If the Rhone were a person, what traits of character would you give it?

For me, the Rhone is embodied by legends, like the Drac and the Tarasque. The Rhone is a mystery with its depths and eddies. It’s a river with a very strong character, but with a good side too. When one has passed through the spines and teeth of the Tarasque, one knows that it is a very kind river, that you can dance with it! For me, the river is a multiple being: mysterious, a benefactor, powerful and sometimes angry.

The Monsters of the Rhone

The legend tells that the Drac, a fantastic creature invisible to humans but which could take on a human appearance, lived near the town of Beaucaire. It hides in the depths of the Rhone and feeds on the washerwomen who work close to the river. One day, the monster made away with one of the washerwomen, taking her down into the water to bring up its son and cover the little dragon with a special lotion every day so that it too would be invisible to the human eye. Released after seven years, she left endowed with a mysterious power: that of being able to see the real face of the Drac because, unfortunately, one of her eyes had come into contact with the lotion. One day, when going to the market, she saw and recognised the monster. Furious at being discovered, it put out the washerwoman’s eye.

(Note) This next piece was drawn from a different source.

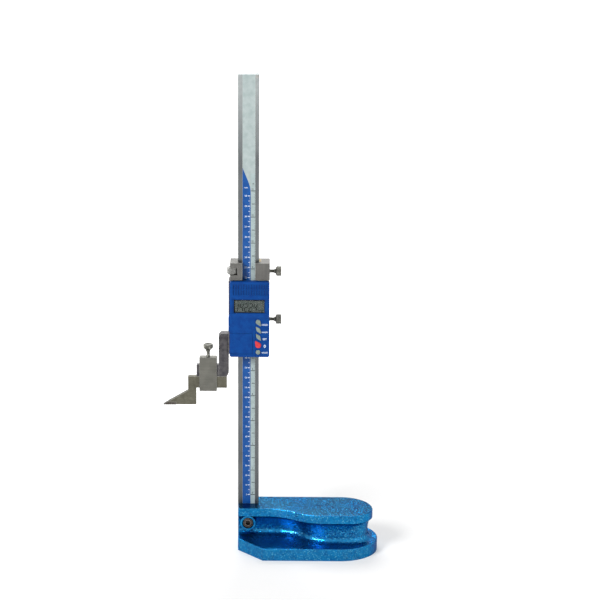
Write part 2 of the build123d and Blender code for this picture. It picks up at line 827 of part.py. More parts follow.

Sculpture of the Tarasque by Pascal Demaumont, Tarascon / Copyright: Gérard Marin.

As for the Tarasque, it gave its name to the town of Tarascon. According to Christian tradition, the story started when Martha, Mary Magdalene’s sister, arrived from Palestine during the 1st century to evangelise the region. Sailing up the Rhone, she stopped at Tarascon and found the villagers terrorised. A monster haunted the banks of the river. This amphibious six-legged dragon, covered with a spiny tortoise shell and armed with claws and teeth, devoured beasts and people. Martha went to the Tarasque and tamed the animal. With her belt, she led it before the crowd who hurried to put it to death. So, Martha became the patron saint of the town. This myth expressed a message to the population: one must beware of the Rhone.